Mwangi witnessed the tragic case of a senior government official of upcountry origins he knew sometimes ago. "I told this man to go easy and understand the local customs before asserting himself in his job but he would not listen to me," Mwangi recalls. "He would send people in his department home for the flimsiest of reasons."

One evening, he reported that he had found things in his house rearranged. The bed was in the living room and the toiletries were in the kitchen! There was no apparent breakage and the door was as he had locked it in the morning.

"I told him to reflect and mend fences with anybody he may have wronged for this was just a curtain raiser for the main show ahead," Mwangi says.

The officer’s woes intensified, he adds, and he begun telling people stories of night voyages where he would float in space and see the entire world from miles high up. Occasionally, he would travel on the sea and ride waves. Nobody took him seriously until one morning, he was found with his beddings sleeping outside his house. "His house was locked from inside, just as he had done when went to sleep and we had to break the door from outside to get back in," recalls Mwangi.

How he had come out without opening the door or windows remains a mystery to this day. This officer abandoned his plum job that same day and went back home to rear chickens.

Cindy Karomo had just arrived to work in Mombasa. Her neighbour, a young Swahili man whom she describes as angelic, began making passes at her. She had been warned about the coast but adventure took the better of her and she accepted the man’s many gifts and favours. Yet she shrugged his advances. But the young man, a playboy from a rich family, boasted of how he would use all means at his disposal to get her. "He boasted that if everything else failed, he would travel to Tanga in Tanzania for more powerful jinis," says Cindy.

Tangible evidence

Apparently, the man contracted some jini for an apparition appeared to her in her sleep in the form of the young man. She was tired and defiled in the morning. "I confided in my small Christian community at work and we prayed hard," she says. Nothing happened for several nights. But in some sort of trance one night, she woke up and obeyed some strange commands to open her door.

The young Swahili man eased himself in and had a good time. In the morning, Cindy was under the same spell while escorting him to the door and closing it after him. "To add insult to injury, the guy went to a nearby kiosk and began boasting about his conquest," she says.
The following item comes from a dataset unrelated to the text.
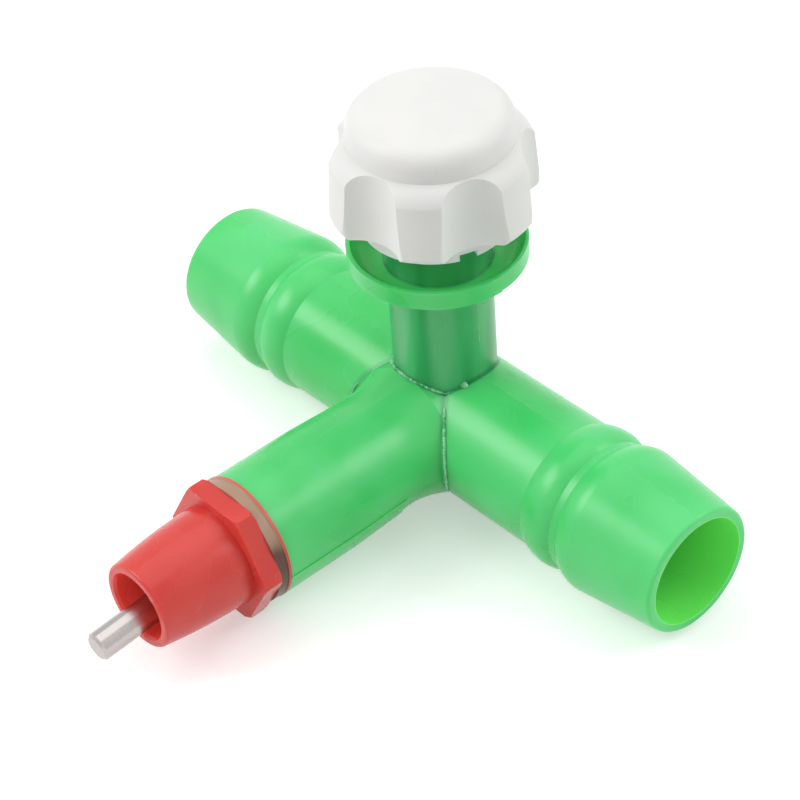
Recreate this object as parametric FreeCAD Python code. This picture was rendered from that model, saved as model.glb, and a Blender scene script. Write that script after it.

At first Cindy thought of suing him, but realised she had no tangible evidence. Everything had been dreamlike. There had been no communication or struggle in her ordeal. Besides, she had opened the door herself! She packed her things and left for upcountry. She has since sought a transfer from Mombasa.

And a man from upcountry recently bore the brunt of the occult and left Mombasa with only the clothes he was wearing. According to neighbours, the man ran a chemist’s and had an illicit liaison with someone’s wife.

"The husband sent him several emissaries to warn him off," says Kazungu, a neighbour. He did not stop, and that’s when something dramatic happened. His stock of drugs burnt in a bizarre fire that did not touch the walls of the rented shop. A day later, the hair on half of his head turned grey. The chap did not remember to pack his things or say goodbye before he took a night bus to Nairobi.

Felt a presence

Nguchu, a firm believer that jinis exist, was all smiles when he landed a job in Mombasa. After his first day at work he made some ugali and vegetables and sat down to eat. "I had cut the ugali into several pieces so that it would cool quickly. The light was above and behind me as I sat at the table and I could see my shadow on the wall ahead of me," recalls Nguchu. As he ate his ugali, he realised that there was another unmoving human shadow on the wall. He looked backwards but he was alone. The second shadow persisted.

Puzzled, he ate his ugali cautiously. "In the time I had looked back to see if I was alone, two pieces of ugali disappeared from the plate," he says. Perplexed, he counted the pieces of ugali on his plate and ate on, now frightened. When he was down to two pieces, he took one and the remaining one also disappeared. "I strongly felt a presence in the room and for the first time the other shadow moved its hand slightly as if mocking me!" says Nguchu.

He left his room and spent the night with friends. In the morning he booked himself on a bus to Nairobi.